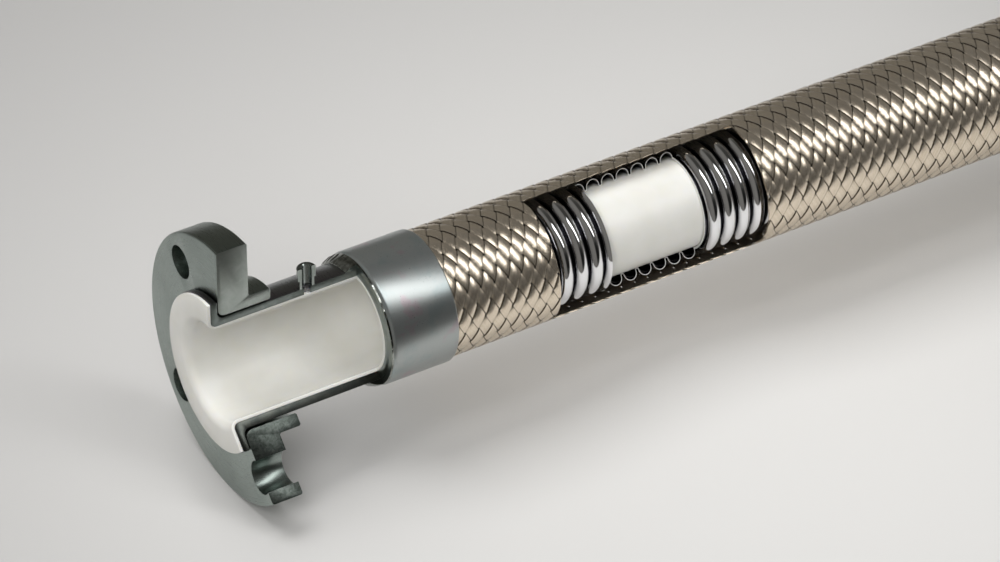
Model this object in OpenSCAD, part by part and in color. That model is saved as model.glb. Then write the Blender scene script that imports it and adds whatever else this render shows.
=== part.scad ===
// Metal-braided convoluted hose with a flared PTFE liner and swivelling lap flanges.
// +X runs along the hose from the centre of the near sealing face, +Z is up.
// Angles round the hose start at +Z and grow towards -Y.
// The near fitting, the braid and the convoluted hose are cut open to show the layers.

/* [Hose] */
// Length over the two sealing faces
hose_l = 697; // [640:0.5:900]
// Bore radius of the liner along the hose
liner_r = 23.7; // [20:0.1:28]
// Pitch of the convolutions
conv_pitch = 9.4; // [8.6:0.1:11]
// Height of a convolution from root to crest
conv_h = 5.1; // [4.6:0.1:6.2]
// Sheet thickness of the convoluted hose
conv_t = 0.4; // [0.3:0.05:0.6]
// Space between the crests and the braid
braid_space = 3.9; // [2.5:0.1:5]
// Thickness of the braid where one strip lies over another
braid_t = 1.2; // [1:0.05:1.6]
// Strips of wire that run each way round the braid
braid_strips = 14; // [12:2:18]
// Length of one crossing along the hose
braid_pitch = 8.4; // [7:0.1:10]

/* [Liner] */
// Wall of the liner
liner_t = 1.8; // [1.4:0.1:2.4]
// How much wider the bore is in the end fittings
end_step = 3.7; // [3:0.1:5]
// Radius of the bend from the bore to the sealing face
liner_bend = 5; // [4:0.1:6]
// Where the liner starts to narrow
taper_x = 92; // [90:0.5:95]
// Length of the narrowing
taper_l = 16; // [12:0.5:18]

/* [Stub end] */
// Wall of the stub tube
stub_t = 4.2; // [3.4:0.1:5]
// Thickness of the lap
lap_t = 3.6; // [3:0.1:5]
// How far the lap stands out from the tube
lap_w = 11.3; // [9:0.1:14]
// Fillet between lap and tube
lap_fillet = 4; // [2:0.1:4.5]

/* [Lap flange] */
// Outer diameter of the flange
flange_d = 152.4; // [148:0.1:165]
// Thickness of the flange plate
flange_t = 18.2; // [14:0.1:24]
// Length of the hub behind the plate
hub_l = 13; // [6:0.1:15]
// Wall of the hub
hub_t = 7.1; // [5:0.1:8]
// Rounding at the mouth of the flange bore
bore_round = 4.5; // [4:0.1:6]
// Rounding of the rim
rim_round = 1.4; // [0.5:0.1:3]
// Diameter of a bolt hole
bolt_d = 19; // [14:0.5:20]
// Metal left between a bolt hole and the rim
bolt_rim = 6.35; // [4:0.05:8]
// Number of bolt holes
bolt_count = 4; // [4:4:8]
// Angle of the first bolt hole
bolt_a = 138; // [137:0.5:140]

/* [Collar] */
// Distance from the sealing face to the front of the collar
collar_x = 89.5; // [86:0.5:92]
// Length of the collar
collar_l = 40.7; // [34:0.1:60]
// Wall of the collar over the braid
collar_t = 1.2; // [1:0.1:3]
// Rounding at the front of the collar
collar_round = 3; // [1.5:0.1:3.5]
// Length of the collar's seat on the stub tube
seat_l = 7.5; // [6:0.1:10]
// Length of the weld bead along the tube
bead_l = 7; // [5:0.1:9]
// Height of the weld bead over the tube
bead_h = 3.3; // [2:0.1:3.6]

/* [Vent nipple] */
// Distance from the sealing face to the nipple
vent_x = 59.4; // [52:0.1:66]
// Height of the nipple over the tube
vent_h = 13; // [9:0.1:18]
// Radius of the stem
vent_stem_r = 4.4; // [4:0.05:5]
// Radius of the head
vent_head_r = 5.45; // [5.2:0.05:6.5]
// Height of the head
vent_head_h = 7.6; // [4:0.1:8]
// Radius of the bore
vent_bore_r = 2.95; // [2.4:0.05:3.4]
// Radius of the weep hole through the stub tube
weep_r = 2.05; // [1:0.05:2.3]

/* [Cutaways] */
// First angle of the cut through the near fitting
cut_a0 = 0; // [0:1:10]
// Last angle of the cut through the near fitting
cut_a1 = 135; // [120:1:135]
// Left end of the window in the braid
braid_cut_x0 = 194.6; // [170:0.1:215]
// Right end of the window in the braid
braid_cut_x1 = 326.9; // [305:0.1:340]
// First angle of the window in the braid
braid_cut_a0 = -6.5; // [-20:0.1:10]
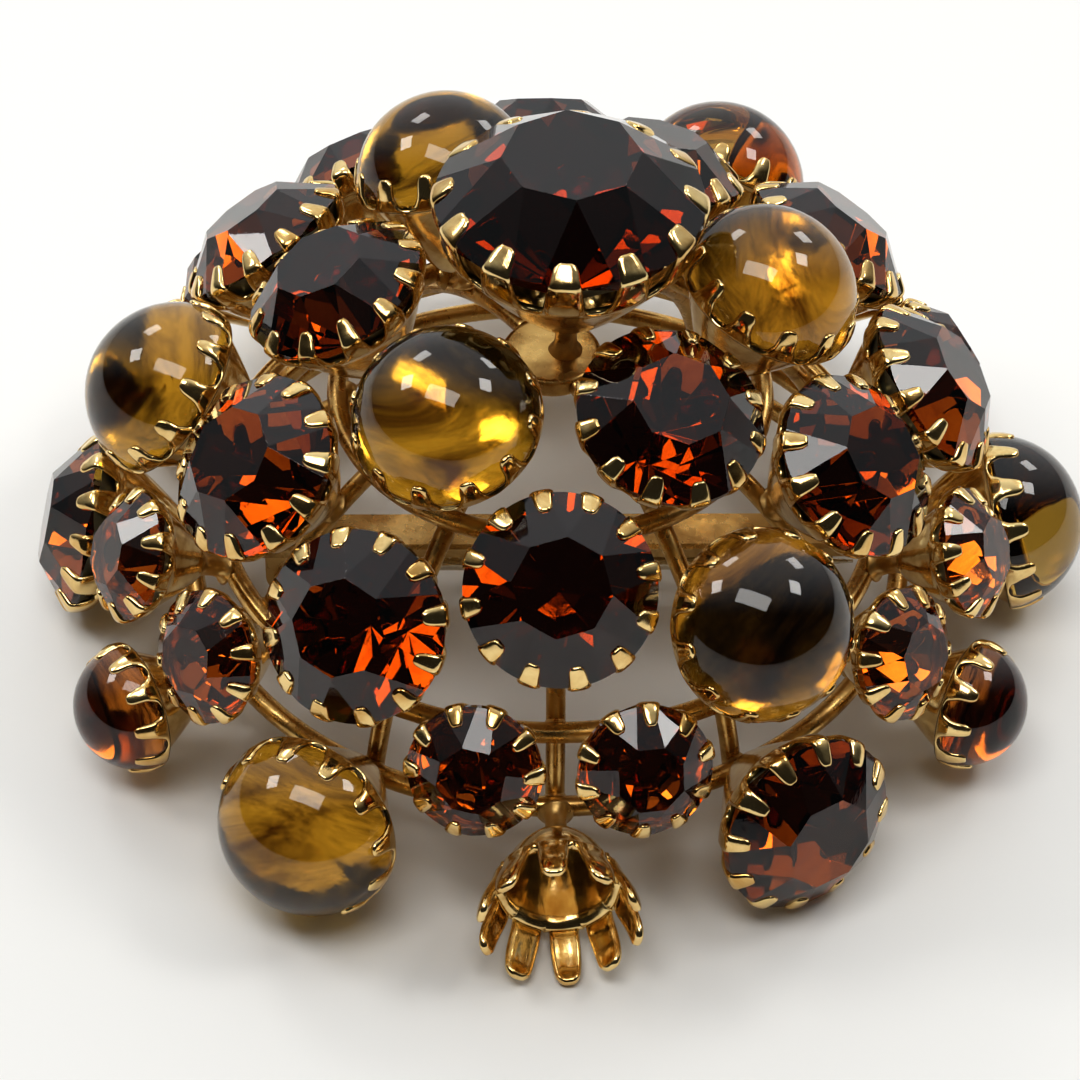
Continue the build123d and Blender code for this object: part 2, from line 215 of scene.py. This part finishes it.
gold_cup = metal("cup_gold", (0.88, 0.66, 0.31), (0.60, 0.35, 0.11), 0.09, 0.20)
# the frame's gold is a darker copy of the cups' gold: painted shade for the shaded inside of the dome
gold_frame_painted_shade = metal("frame_gold_painted_shade", (0.70, 0.46, 0.17), (0.38, 0.21, 0.07), 0.20, 0.38)
gold_fitting = metal("fitting_gold", (0.66, 0.45, 0.19), (0.38, 0.22, 0.08), 0.20, 0.38)
gold_solder = metal("solder_gold", (0.74, 0.50, 0.20), (0.36, 0.21, 0.08), 0.26, 0.46)
pin_metal = metal("pin_steel", (0.74, 0.68, 0.55), (0.42, 0.34, 0.22), 0.16, 0.34)
crown_glass = faceted_glass(
    "amber_glass", (0.78, 0.42, 0.16), pale=(0.82, 0.68, 0.42), deep=(0.76, 0.59, 0.36), density=400
)
chaton_foil = foil(
    "amber_foil", (0.95, 0.72, 0.42), (0.80, 0.52, 0.24), (0.16, 0.17, 0.13),
    smooth=0.01, worn=0.035, streak=300, low=0.30, high=0.60, crinkle=0.002,
)
cabochon_glass = domed_glass(
    "honey_glass", (0.86, 0.66, 0.24), pale=(0.78, 0.70, 0.36), deep=(0.71, 0.58, 0.30), density=260
)
small_cabochon_glass = domed_glass(
    "tawny_glass", (0.88, 0.56, 0.24), pale=(0.84, 0.66, 0.38), deep=(0.78, 0.56, 0.32), density=340
)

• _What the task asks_
Extract exactly the leading lines of the data, stopping at and including the line with "braid_pitch = 8.4; // [7:0.1:10]".

• _Solution_
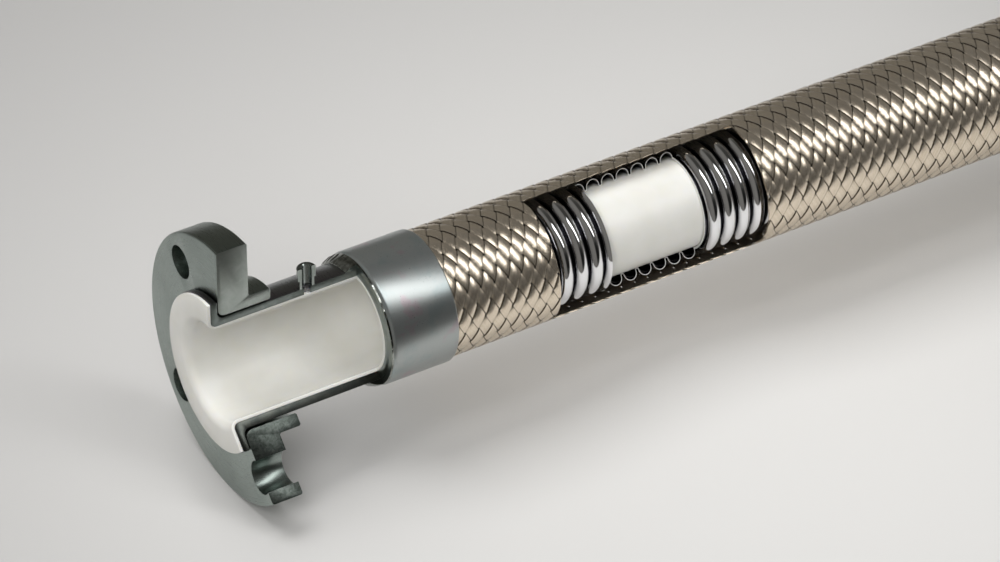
Model this object in OpenSCAD, part by part and in color. That model is saved as model.glb. Then write the Blender scene script that imports it and adds whatever else this render shows.
=== part.scad ===
// Metal-braided convoluted hose with a flared PTFE liner and swivelling lap flanges.
// +X runs along the hose from the centre of the near sealing face, +Z is up.
// Angles round the hose start at +Z and grow towards -Y.
// The near fitting, the braid and the convoluted hose are cut open to show the layers.

/* [Hose] */
// Length over the two sealing faces
hose_l = 697; // [640:0.5:900]
// Bore radius of the liner along the hose
liner_r = 23.7; // [20:0.1:28]
// Pitch of the convolutions
conv_pitch = 9.4; // [8.6:0.1:11]
// Height of a convolution from root to crest
conv_h = 5.1; // [4.6:0.1:6.2]
// Sheet thickness of the convoluted hose
conv_t = 0.4; // [0.3:0.05:0.6]
// Space between the crests and the braid
braid_space = 3.9; // [2.5:0.1:5]
// Thickness of the braid where one strip lies over another
braid_t = 1.2; // [1:0.05:1.6]
// Strips of wire that run each way round the braid
braid_strips = 14; // [12:2:18]
// Length of one crossing along the hose
braid_pitch = 8.4; // [7:0.1:10]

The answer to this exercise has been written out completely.